Reproducible research for big data in practice (co-organized)
Convener: Edzer Pebesma  | Co-Conveners: Kerstin Lehnert , Jens Klump , Martin Hammitzsch , Daniel Nüst 

Reproducibility is important for science. The topic gains more attention each year with prominent papers, editorials and blog posts. Journals, researchers and funders drive forward the agenda on many aspects of openness: open access, open science, open data, open source. But still the vast majority of papers analyzing any kind of data is not accompanied by data, code and documentation that let you easily reproduce the calculations that underly the paper. This session will showcase papers that focus on big data analysis and take reproducibility and openness into account. It is open to members of all programme groups and scientific disciplines to present how they conduct data-based research in a reproducible way.
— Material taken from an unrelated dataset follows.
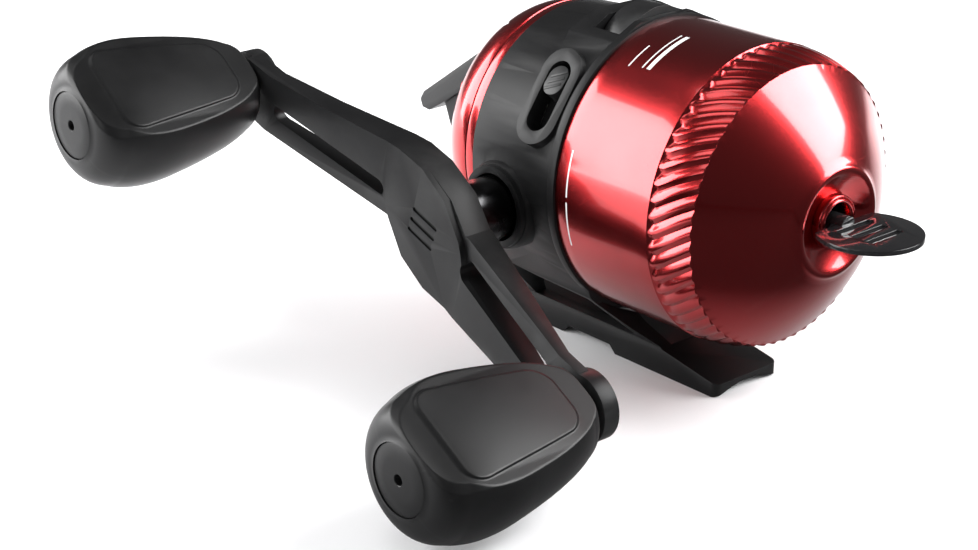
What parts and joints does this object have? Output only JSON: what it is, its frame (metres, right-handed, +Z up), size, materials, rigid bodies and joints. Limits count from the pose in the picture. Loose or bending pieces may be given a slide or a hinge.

They are welcome to share practical advice, lessons learned, practical challenges of reproducibility, and report on the application of tools and software that support computational reproducibility. Computational reproducibility is especially important in the context of big data. Readers of articles must be able to trust the applied methods and computations because the huge amount of observations that are collected not only create a huge volume of data, but very often these data are also unique, observed by a single entity, or synthetic and simulated. Contributions based on small datasets are of special interest to demonstrate the variety in big data. Topics may include, but are not limited to, reproducibility reports and packages for previously published computational research, practical evaluations of reproducibility solutions for a specific research use case, best practices towards reproducibility in a specific domain such as publishing guidelines for data and code, or experiences from teaching methods for computational reproducibility.